===== GIVEN DATA

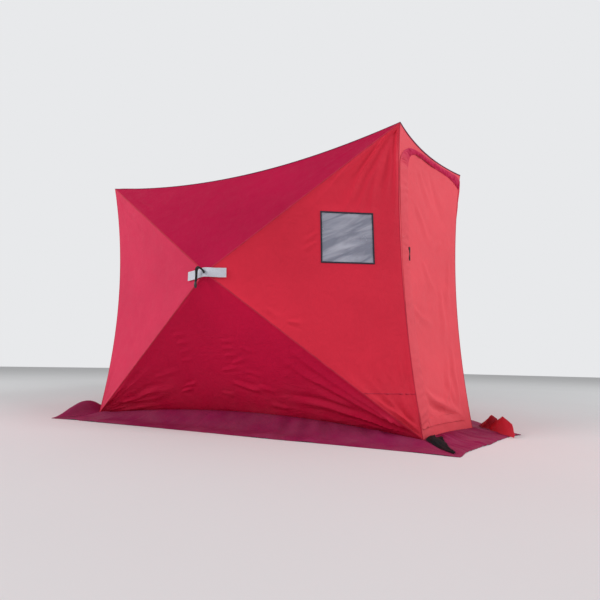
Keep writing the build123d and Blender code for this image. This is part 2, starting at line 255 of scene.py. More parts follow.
class Fan:
    """Triangle of cloth from a curved edge to a hub, with folds along its normal."""

    def __init__(self, edge, hub, origin, across, folds, up=None):
        self.edge, self.hub, self.origin, self.across, self.folds = edge, hub, origin, across, folds
        self.ends = edge(ENDS)
        self.chord = self.ends[1] - self.ends[0]
        self.width = norm(self.chord)
        out = np.cross(self.chord, self.ends[0] - hub)
        self.flip = 1 if out @ (self.ends.mean(0) - middle) > 0 else -1
        self.up = unit(np.cross(self.normal(np.array([0.5]))[0], across)) if up is None else up

    def normal(self, t):
        step = 1e-4
        tangent = self.edge(t + step) - self.edge(t - step)
        return self.flip * unit(np.cross(tangent, self.edge(t) - self.hub))

    def base(self, s, t):
        return self.hub + (self.edge(t) - self.hub) * s[..., None]

    def flat(self, p):
        """Metres along the wall and up its slope, for folds and the weave."""
        rel = p - self.origin
        return paired(rel @ self.across, rel @ self.up)

    def fade(self, s, t):
        """0 on the seams and at the hub, 1 from a short way inside."""
        reach = norm(self.edge(t) - self.hub, axis=-1)
        sine = norm(np.cross(unit(self.chord), unit(self.edge(t) - self.hub)), axis=-1)
        gap = np.minimum(s * self.width * np.minimum(t, 1 - t) * sine, (1 - s) * reach * sine)
        return smooth(gap / FOLD_FADE) * smooth((s * reach - HUB_CALM) / HUB_FADE)

    def surface(self, s, t, lift=0.0):
        rise = self.folds(self.flat(self.base(s, t))) * self.fade(s, t) + lift
        return self.raised(s, t, rise)

    def raised(self, s, t, rise):
        return self.base(s, t) + self.normal(t) * np.asarray(rise)[..., None]

    def locate(self, q):
        """Shares s and t of points given in metres along the wall and up its slope."""
        hub = self.flat(self.hub)
        low, high = np.zeros(q.shape[:-1]), np.ones(q.shape[:-1])
        ray = q - hub

        def turn(t):
            e = self.flat(self.edge(t)) - hub
            return e[..., 0] * ray[..., 1] - e[..., 1] * ray[..., 0]

        first, half = self.flat(self.edge(np.array([0.0, 0.5]))) - hub
        sense = np.sign(first[0] * half[1] - first[1] * half[0])
        for _ in range(40):
            mid = (low + high) / 2
            same = turn(mid) * sense > 0
            low, high = np.where(same, mid, low), np.where(same, high, mid)
        reach = norm(self.flat(self.edge(low)) - hub, axis=-1)
        return norm(ray, axis=-1) / reach, low

    def beside(self, side, k, w, lift=0.0):
        """Points at shares k along one border, a distance w inside it."""
        if side == "edge":
            e = self.edge(k)
            sine = norm(np.cross(unit(self.edge(k + 1e-3) - e), unit(e - self.hub)), axis=-1)
            reach = norm(e - self.hub, axis=-1) * sine
            return self.surface(1 - w / reach, k, lift)
        corner, half_way = self.edge(np.array([0.0 if side == "start" else 1.0, 0.5]))
        sine = norm(np.cross(unit(half_way - corner), unit(corner - self.hub)))
        s = PANEL_TIP + (1 - PANEL_TIP) * k
        t = np.clip(w / np.maximum(s * self.width * sine, 1e-3), 0, 0.5)
        return self.surface(s, t if side == "start" else 1 - t, lift)


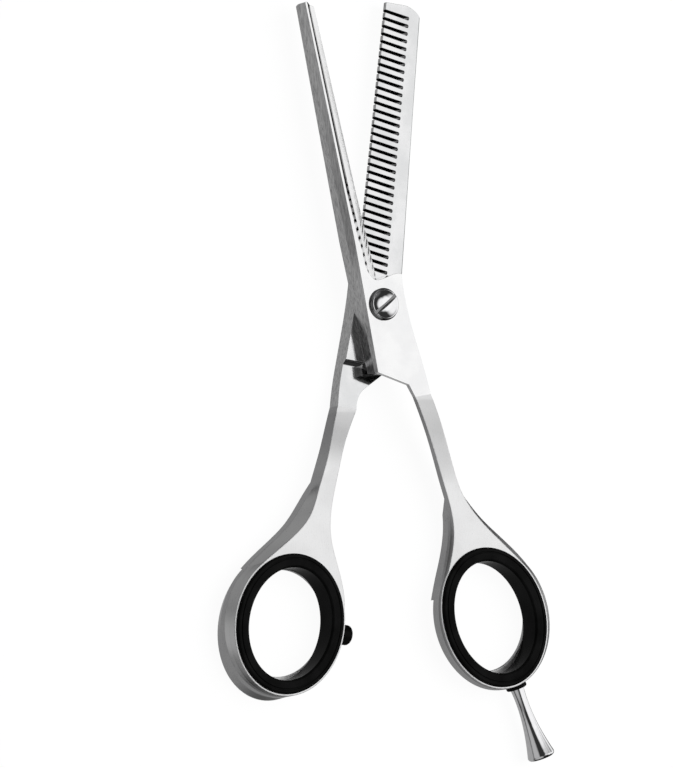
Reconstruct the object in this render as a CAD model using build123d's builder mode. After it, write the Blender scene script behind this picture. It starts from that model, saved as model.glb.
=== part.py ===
from build123d import *
from math import cos, radians, sin
import os

# Thinning shears, lying flat. The pivot axis is +Z through the origin, the blades point
# along +Y, and Z = 0 is the surface that the shears lie on. Each half is drawn in its own
# frame as it stands when the shears are shut, and the two frames are turned apart by OPEN.

# ---- driving dimensions (mm and degrees) ----------------------------------------------------
OPEN = 18.0                 # angle between the two halves at rest
BLADE_REACH = 64.4          # pivot to blade tips
HALF_THICK = 4.0            # thickness of each half at the pivot
HALF_GAP = 0.05             # running gap between the two halves
WELD_COMB = -22.0           # where the comb blade is welded to its handle
WELD_SOLID = -20.0          # where the solid blade is welded to its handle
PAST = 1.0                  # how far a cut or a blank runs past the piece it shapes
WIDE_PAST = 40.0            # the same across the whole width of a half

# comb blade
TOOTH_PITCH = 1.645
SLOT_COUNT = 34
SLOT_EDGE = 0.60            # slot width at the tooth tips
SLOT_ROOT = 0.72            # slot width at the tooth roots
SLOT_SLANT = -6.3
FIRST_SLOT = 61.8           # distance of the first slot from the pivot
SLOT_RUN = 9.0              # length of the slot cutter
ROOT_X = 2.35               # where the slots end, across the blade
TOOTH_BACK = 3.0            # height of the back of a tooth at its tip
TOOTH_CHIN = 0.8            # length of the bevel under that tip
TOOTH_BELLY = 1.7           # height of the back of a tooth behind that bevel
COMB_BEVEL = 0.9            # bevel along the bottom of the spine
COMB_EASE = 0.3             # bevel along the top of the spine
STEP_Y = -12.0              # where the bearing face of the comb blade steps down
RELIEF_Y = -14.5            # where its underside starts to lift from the rest plane
COMB_WELD_TOP = 3.75
COMB_WELD_BASE = 0.4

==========

PROMPT: Repeat only the lines above, from the first line of the entries through the line that contains "return self.hub +", including both ends.

THE RESPONSE:
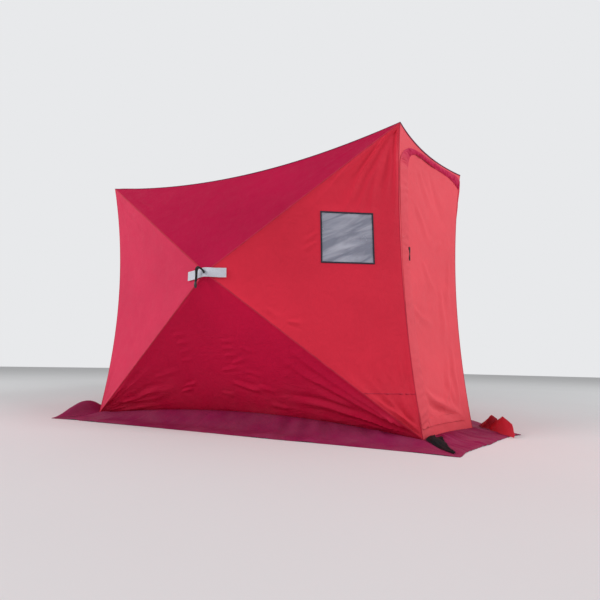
Keep writing the build123d and Blender code for this image. This is part 2, starting at line 255 of scene.py. More parts follow.
class Fan:
    """Triangle of cloth from a curved edge to a hub, with folds along its normal."""

    def __init__(self, edge, hub, origin, across, folds, up=None):
        self.edge, self.hub, self.origin, self.across, self.folds = edge, hub, origin, across, folds
        self.ends = edge(ENDS)
        self.chord = self.ends[1] - self.ends[0]
        self.width = norm(self.chord)
        out = np.cross(self.chord, self.ends[0] - hub)
        self.flip = 1 if out @ (self.ends.mean(0) - middle) > 0 else -1
        self.up = unit(np.cross(self.normal(np.array([0.5]))[0], across)) if up is None else up

    def normal(self, t):
        step = 1e-4
        tangent = self.edge(t + step) - self.edge(t - step)
        return self.flip * unit(np.cross(tangent, self.edge(t) - self.hub))

    def base(self, s, t):
        return self.hub + (self.edge(t) - self.hub) * s[..., None]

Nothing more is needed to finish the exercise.